Data extract =
· · · ·

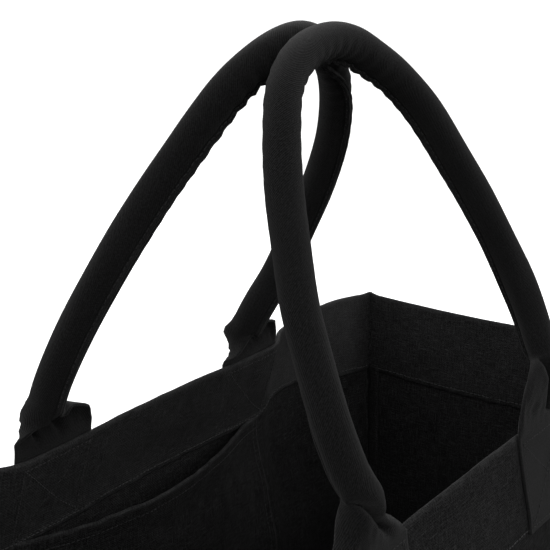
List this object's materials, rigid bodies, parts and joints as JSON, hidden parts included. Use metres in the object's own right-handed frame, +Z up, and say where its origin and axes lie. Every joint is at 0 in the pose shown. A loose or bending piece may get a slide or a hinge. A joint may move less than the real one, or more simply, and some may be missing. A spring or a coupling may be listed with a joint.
{
  "type": "canvas tote bag",
  "caption": "Boxy open-top canvas tote bag with a wide turned hem, side gussets, an inside patch pocket and rolled padded handles that swing down outside.",
  "frame": {"origin": "centre of the underside of the base, on the ground", "axes": "+Z up, X along the bag's length, +Y towards the rear panel that carries the inside pocket"},
  "size_m": [0.524, 0.2166, 0.6139],
  "materials": {
    "rear_panel": "black heavy plain-weave cotton canvas, matte",
    "front_panel": "black heavy plain-weave cotton canvas, matte",
    "left_gusset": "black heavy plain-weave cotton canvas, matte",
    "right_gusset": "black heavy plain-weave cotton canvas, matte",
    "base_panel": "black heavy plain-weave cotton canvas, matte",
    "pocket": "black heavy plain-weave cotton canvas, matte",
    "rear_tab_left": "black cotton canvas strip, matte",
    "rear_tab_right": "black cotton canvas strip, matte",
    "front_tab_left": "black cotton canvas strip, matte",
    "front_tab_right": "black cotton canvas strip, matte",
    "seam_rear_left": "black serged canvas edge, matte",
    "seam_rear_right": "black serged canvas edge, matte",
    "seam_front_left": "black serged canvas edge, matte",
    "seam_front_right": "black serged canvas edge, matte",
    "base_seam_rear": "black serged canvas edge, matte",
    "base_seam_front": "black serged canvas edge, matte",
    "base_seam_left": "black serged canvas edge, matte",
    "base_seam_right": "black serged canvas edge, matte",
    "rear_handle_cover": "black cotton canvas strip, matte",
    "rear_handle_core": "undyed soft cotton cord, matte",
    "front_handle_cover": "black cotton canvas strip, matte",
    "front_handle_core": "undyed soft cotton cord, matte"
  },
  "bodies": {
    "bag": {"rear_panel": "rear_panel", "front_panel": "front_panel", "left_gusset": "left_gusset", "right_gusset": "right_gusset", "base_panel": "base_panel", "pocket": "pocket", "rear_tab_left": "rear_tab_left", "rear_tab_right": "rear_tab_right", "front_tab_left": "front_tab_left", "front_tab_right": "front_tab_right", "seam_rear_left": "seam_rear_left", "seam_rear_right": "seam_rear_right", "seam_front_left": "seam_front_left", "seam_front_right": "seam_front_right", "base_seam_rear": "base_seam_rear", "base_seam_front": "base_seam_front", "base_seam_left": "base_seam_left", "base_seam_right": "base_seam_right"},
    "rear_handle": {"rear_handle_cover": "rear_handle_cover", "rear_handle_core": "rear_handle_core"},
    "front_handle": {"front_handle_cover": "front_handle_cover", "front_handle_core": "front_handle_core"}
  },
  "joints": [
    {"name": "rear_handle_swing", "type": "hinge", "parent": "bag", "child": "rear_handle", "pos_m": [0, 0.1083, 0.383], "axis": [-1, 0, 0], "range_deg": [0, 175]},
    {"name": "front_handle_swing", "type": "hinge", "parent": "bag", "child": "front_handle", "pos_m": [0, -0.1083, 0.383], "axis": [1, 0, 0], "range_deg": [0, 175]}
  ]
}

· · · ·

Directions = The data above must be returned in full, exactly as written.

Result of this exercise =
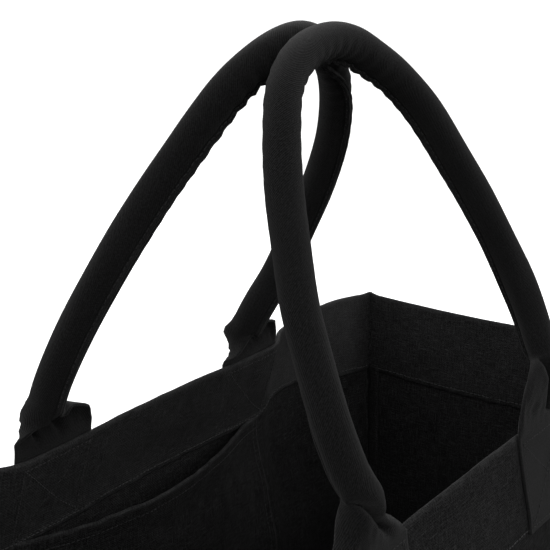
List this object's materials, rigid bodies, parts and joints as JSON, hidden parts included. Use metres in the object's own right-handed frame, +Z up, and say where its origin and axes lie. Every joint is at 0 in the pose shown. A loose or bending piece may get a slide or a hinge. A joint may move less than the real one, or more simply, and some may be missing. A spring or a coupling may be listed with a joint.
{
  "type": "canvas tote bag",
  "caption": "Boxy open-top canvas tote bag with a wide turned hem, side gussets, an inside patch pocket and rolled padded handles that swing down outside.",
  "frame": {"origin": "centre of the underside of the base, on the ground", "axes": "+Z up, X along the bag's length, +Y towards the rear panel that carries the inside pocket"},
  "size_m": [0.524, 0.2166, 0.6139],
  "materials": {
    "rear_panel": "black heavy plain-weave cotton canvas, matte",
    "front_panel": "black heavy plain-weave cotton canvas, matte",
    "left_gusset": "black heavy plain-weave cotton canvas, matte",
    "right_gusset": "black heavy plain-weave cotton canvas, matte",
    "base_panel": "black heavy plain-weave cotton canvas, matte",
    "pocket": "black heavy plain-weave cotton canvas, matte",
    "rear_tab_left": "black cotton canvas strip, matte",
    "rear_tab_right": "black cotton canvas strip, matte",
    "front_tab_left": "black cotton canvas strip, matte",
    "front_tab_right": "black cotton canvas strip, matte",
    "seam_rear_left": "black serged canvas edge, matte",
    "seam_rear_right": "black serged canvas edge, matte",
    "seam_front_left": "black serged canvas edge, matte",
    "seam_front_right": "black serged canvas edge, matte",
    "base_seam_rear": "black serged canvas edge, matte",
    "base_seam_front": "black serged canvas edge, matte",
    "base_seam_left": "black serged canvas edge, matte",
    "base_seam_right": "black serged canvas edge, matte",
    "rear_handle_cover": "black cotton canvas strip, matte",
    "rear_handle_core": "undyed soft cotton cord, matte",
    "front_handle_cover": "black cotton canvas strip, matte",
    "front_handle_core": "undyed soft cotton cord, matte"
  },
  "bodies": {
    "bag": {"rear_panel": "rear_panel", "front_panel": "front_panel", "left_gusset": "left_gusset", "right_gusset": "right_gusset", "base_panel": "base_panel", "pocket": "pocket", "rear_tab_left": "rear_tab_left", "rear_tab_right": "rear_tab_right", "front_tab_left": "front_tab_left", "front_tab_right": "front_tab_right", "seam_rear_left": "seam_rear_left", "seam_rear_right": "seam_rear_right", "seam_front_left": "seam_front_left", "seam_front_right": "seam_front_right", "base_seam_rear": "base_seam_rear", "base_seam_front": "base_seam_front", "base_seam_left": "base_seam_left", "base_seam_right": "base_seam_right"},
    "rear_handle": {"rear_handle_cover": "rear_handle_cover", "rear_handle_core": "rear_handle_core"},
    "front_handle": {"front_handle_cover": "front_handle_cover", "front_handle_core": "front_handle_core"}
  },
  "joints": [
    {"name": "rear_handle_swing", "type": "hinge", "parent": "bag", "child": "rear_handle", "pos_m": [0, 0.1083, 0.383], "axis": [-1, 0, 0], "range_deg": [0, 175]},
    {"name": "front_handle_swing", "type": "hinge", "parent": "bag", "child": "front_handle", "pos_m": [0, -0.1083, 0.383], "axis": [1, 0, 0], "range_deg": [0, 175]}
  ]
}